There is no explicit statement made about self-loops.
I notice that it is possible to create graphNEL objects with multi-edges. There seems to be no check for it. Thus I assume that the above statement means that one cannot expect results to be correct when multi-edges are present. Is it perhaps the same with self-loops? Let's try:
> gn<-graphNEL(nodes=c('A','B'), edgeL=list(A=c('A', 'B'), B=c('A')), edgemode='undirected')
> graph::degree(gn)
A B
2 1
Oops! Vertex A should have degree 3, not degree 2. Since the result is incorrect, my conclusion is that graphNEL does not support self-loops either, or that the use case of self-loops was never considered (and thus graphs with loops can't be reliable handled by the package).
@ntamas Would it not make more sense to refuse to convert non-simple igraph graphs to graphNEL?

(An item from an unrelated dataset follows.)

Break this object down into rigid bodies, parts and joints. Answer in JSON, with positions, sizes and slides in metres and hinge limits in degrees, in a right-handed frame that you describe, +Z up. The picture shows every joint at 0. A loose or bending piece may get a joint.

Since the result is incorrect, my conclusion is that graphNEL does not support self-loops either
It's not necessarily incorrect, it just treats loop edges as contributing only 1 to the degree of the node and not 2. This is not of igraph's concern. All that matters is that in theory it's possible to create such a graph in graphNEL so we should not explicitly prevent the user from converting an igraph graph with loop edges into a graphNEL object.
(We should probably not even do the validation on our end. If graphNEL cannot support certain types of graphs, like graphs with multiple edges between the same pair of nodes, it is not our job to validate this; it should be done in the graphNEL function).
I would like to at least get confirmation that this is intended, so we can be clear about what the correct representation of self-loops is in graphNEL objects. I asked here: https://support.bioconductor.org/p/9148438/
Counting self-loops only once would be a somewhat unusual definition of "degree" that violates identities such as the handshaking lemma.
The issue is now resolved by #602 (which also added a check that ensures that there are no multiple edges in the graph being converted).